The framing of the anniversary in Argentine press is unfailingly reverent. The framing in English press has softened across the decades — the Hand of God has migrated from controversy to folkloric inevitability — but the underlying friction has not. Monday's match carries none of the diplomatic weight of the 1986 fixture. But the calendar does what calendars do: it aligns the body of a 38-year-old forward with the afterlife of a 26-year-old midfielder, and asks the public to draw the line.

The structural pattern: what Argentina's tournament arcs share

Look across Argentina's last four World Cup cycles and a pattern emerges that has less to do with personnel than with shape. 2010, with Maradona as coach, ended in a 4-0 dismantling by Germany in the quarter-final. 2014, with Alejandro Sabella, reached the final on a backbone of defensive organisation and a Messi who kept producing one goal per round until the Götze moment in extra time. 2018, with Jorge Sampaoli, produced the now-infamous 3-0 loss to Croatia and a round-of-16 exit. 2022, with Lionel Scaloni, restored the trophy and, in the process, legitimised a generation of squad players — Julián Álvarez, Alexis Mac Allister, Enzo Fernández — who are now the spine of the 2026 side.

What separates the campaigns that worked from the ones that did not is not the talent pool; Argentina has never lacked talent. It is the degree to which the dressing room accepted that Messi is a system rather than a soloist. Scaloni's 2022 group understood this. The 2026 group, on the evidence of the opening fixture, understands it too. The risk is not that the players forget; it is that the moment — a date, a venue, a piece of national mythology — reminds them that the soloist route is still available, and seductive.
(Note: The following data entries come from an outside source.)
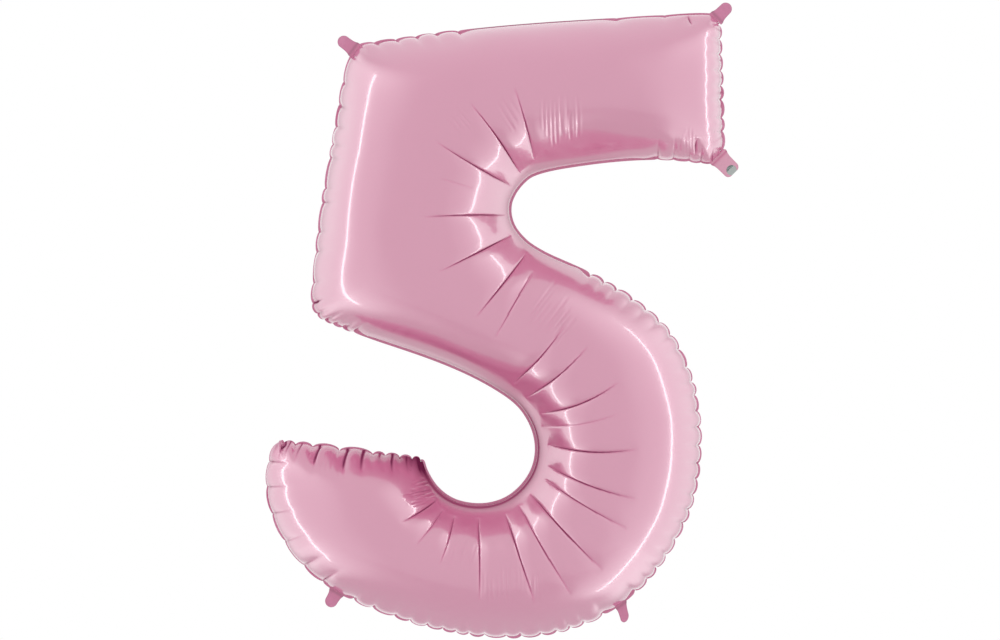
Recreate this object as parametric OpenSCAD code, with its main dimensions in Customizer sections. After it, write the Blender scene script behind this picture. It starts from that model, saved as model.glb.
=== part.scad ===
// Inflated foil number balloon, the digit 5.
// Two digit-shaped foil panels are heat-sealed face to face along a flat seam.
// The same foil runs out past the seam in four hanging tabs and a filling tail
// that holds a flat two-film valve. X is to the right, Z is up, the front faces -Y,
// and the seam plane is y = 0.

/* [Digit] */
// Height of the digit, from the lowest to the highest point of its seam
digit_h = 905; // [600:5:1200]
// Width of the digit, from the leftmost to the rightmost point of its seam
digit_w = 664; // [450:2:900]
// Depth of the filled stroke, front to back
depth = 205; // [120:5:240]
// Length over which each end of the stroke rounds down to its seam
end_run = 95; // [60:5:140]

/* [Foil] */
// Width of the flat heat-sealed margin round the digit
seam_w = 6; // [4:0.5:10]
// Thickness of one foil ply, drawn thicker than real foil
ply_t = 0.5; // [0.3:0.1:0.8]
// Extra room beside each fold line, past what the plies need to fold square
fold_clear = 0.1; // [0.05:0.05:0.5]

/* [Hanging tabs] */
// Width of the hanging tabs
tab_w = 18; // [12:1:24]
// Width of the bottom right hanging tab, which is cut narrower
narrow_tab_w = 14; // [10:1:20]
// Length of a top hanging tab, from its fold line to its tip
top_tab_l = 26; // [18:1:36]
// Length of a bottom hanging tab, from its fold line to its tip
bottom_tab_l = 23; // [16:1:32]
// Direction that the top left tab points in, in degrees from +X towards +Z
top_left_angle = 143; // [120:1:160]
// Direction that the top right tab points in
top_right_angle = 45; // [20:1:70]
// Degrees that the bottom right tab leans from square to its seam
bottom_right_lean = -20; // [-30:1:30]

/* [Filling tail] */
// Width of the filling tail
tail_w = 25; // [20:0.5:34]
// Length of the filling tail, from its fold line to its tip
tail_l = 30.5; // [25:0.5:60]
// Radius of the filling tail's two tip corners
tail_corner_r = 7; // [4:0.5:9]
// Direction that the filling tail points in
tail_angle = -45; // [-70:1:-20]
// Diameter of the round filling notch in the tail's front ply
notch_d = 15; // [10:0.5:18]

/* [Valve] */
// Thickness of one valve film, drawn thicker than real film
film_t = 0.2; // [0.1:0.05:0.3]
// Distance from each side of the tail to the valve film's side
valve_side = 3; // [2:0.5:5]
// Length of the valve inside the balloon, from the tail's fold line
valve_l = 150; // [80:5:200]
// How far the valve's mouth stops short of the notch's centre
mouth_back = 3; // [1:0.5:4]

/* [Hidden] */

pink = "#E3B4C8";
silver = "#B9BDC2";
clear_film = "#DDE6EA";

// The guide points below are in millimetres on a digit of this size.
guide_h = 905;
guide_w = 664;
// Fold lines sit half this gap from the seam's edge and from the tab's root.
fold_gap = 2 * (ply_t + film_t + fold_clear);
// The notch breaks the tip's edge, and its wall covers over three quarters of a circle.
notch_lip = 0.38 * notch_d;
valve_w = tail_w - 2 * valve_side;
mouth_end = tail_l - notch_lip - mouth_back;
rings_per_guide = 2;
section_steps = 14;
round_fn = 64;

function place(p) = [p[0] * digit_w / guide_w, p[1] * digit_h / guide_h];
function heading(a) = [cos(a), sin(a)];
function across(a) = [-sin(a), cos(a)];

// Fold lines' centres for the tabs at the stroke's corners
top_left_root = place([-216, 853]);
top_right_root = place([311, 899]);
tail_root = place([314, 695]);

// End of a seam's straight edge where a tab's fold line cuts the corner off
function cut_end(root, a, w, side) = root - heading(a) * fold_gap / 2 + across(a) * side * w / 2;
top_left_low = cut_end(top_left_root, top_left_angle, tab_w, 1);
top_left_high = cut_end(top_left_root, top_left_angle, tab_w, -1);
top_right_high = cut_end(top_right_root, top_right_angle, tab_w, 1);
top_right_low = cut_end(top_right_root, top_right_angle, tab_w, -1);
tail_high = cut_end(tail_root, tail_angle, tail_w, 1);
tail_low = cut_end(tail_root, tail_angle, tail_w, -1);

// Guide points of the two sides of the stroke, from the bar's end round to the tail's end.
// The first of a pair is on the top, left and inner side, the second across the stroke from it.
// Each side is a cubic B-spline over its points, and a point used three times is a corner.
GUIDES = [
    [top_right_low, tail_high],
    [top_right_low, tail_high],
    [top_right_low, tail_high],
    [top_right_high, tail_low],
    [top_right_high, tail_low],
    [top_right_high, tail_low],
    [place([292, 905]), place([290, 687])],
    [place([268, 904]), place([268, 690])],
    [place([230, 902]), place([245, 692])],
    [place([170, 898]), place([212, 693])],
    [place([80, 893]), place([162, 690])],
    [place([-10, 886]), place([115, 684])],
    [place([-100, 876]), place([70, 677])],
    [top_left_high, place([44, 669])],
    [top_left_high, place([36, 663])],
    [top_left_high, place([29, 656])],
    [top_left_low, place([24, 650])],
    [top_left_low, place([20, 644])],
    [top_left_low, place([17, 638])],
    [place([-231, 815]), place([14, 631])],
    [place([-241, 750]), place([13, 623])],
    [place([-253, 685]), place([13, 615])],
    [place([-264, 620]), place([15, 606])],
    [place([-271, 560]), place([18, 598])],
    [place([-275, 515]), place([23, 590])],
    [place([-279, 482]), place([30, 582])],
    [place([-266, 462]), place([38, 574])],
    [place([-232, 449]), place([50, 566])],
    [place([-185, 431]), place([68, 556])],
    [place([-135, 415]), place([94, 545])],
    [place([-85, 397]), place([128, 530])],
    [place([-40, 377]), place([168, 508])],
    [place([-5, 357]), place([208, 481])],
    [place([22, 338]), place([244, 446])],
    [place([38, 314]), place([268, 403])],
    [place([46, 292]), place([284, 350])],
    [place([48, 270]), place([289, 290])],
    [place([43, 246]), place([286, 226])],
    [place([30, 225]), place([265, 160])],
    [place([10, 206]), place([226, 97])],
    [place([-16, 196]), place([174, 46])],
    [place([-42, 195]), place([107, 12])],
    [place([-66, 200]), place([32, -1])],
    [place([-82, 209]), place([-42, 2])],
    [place([-94, 220]), place([-113, 16])],
    [place([-101, 230]), place([-180, 38])],
    [place([-105, 237]), place([-242, 65])],
    [place([-108, 243]), place([-292, 104])],
    [place([-110, 248]), place([-326, 152])],
    [place([-111, 252]), place([-344, 206])],
    [place([-112, 256]), place([-342, 245])],
    [place([-114, 260]), place([-336, 275])],
    [place([-118, 262]), place([-322, 287])],
    [place([-118, 262]), place([-322, 287])],
    [place([-118, 262]), place([-322, 287])]];
// Guides on the outer side where the two bottom tabs leave the seam
bottom_right_seat = 40;
bottom_left_seat = 46;

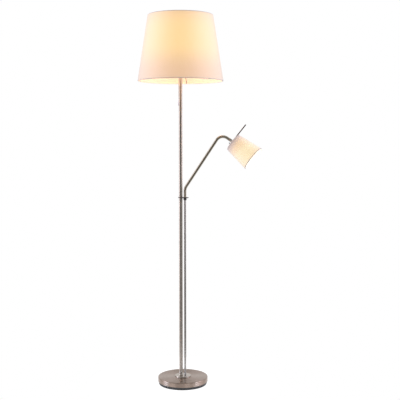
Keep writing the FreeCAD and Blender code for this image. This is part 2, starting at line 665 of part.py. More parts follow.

Stakes: an easy second game, until it isn't

The betting markets and the public ledger of the tournament disagree on exactly how much danger Austria pose. The favourites' tag is firmly Argentina's; the structural read is that Group J, in most reasonable scenarios, resolves with Argentina through and Austria fighting for second. But the game that decides a campaign is rarely the one that is supposed to. Argentina in 1990 needed a Diego Maradona that looked nothing like the 1986 version. Argentina in 2026, if they are to be knocked off the slow-build path, will be knocked off it by a disciplined mid-tier European side that has done its homework on a specific kind of Argentine over-elaboration.

The honest read: Messi will play. Messi will, in all probability, decide something. Whether he decides it on his own, with a piece of play that the cameras will replay for a decade, or as the conductor of a routine victory, is the variable that turns a group match into a date with history. The squad has asked, politely, to be allowed the second outcome. The calendar has, less politely, made the first outcome available.

— Monexus framed this around the calendar and the structural pattern of Argentine tournament campaigns, rather than the betting line. The wire preview focuses on odds and a single player; the structural read is that Argentina's deepest risk is internal — the temptation to wait for a Maradona moment rather than build the Scaloni version.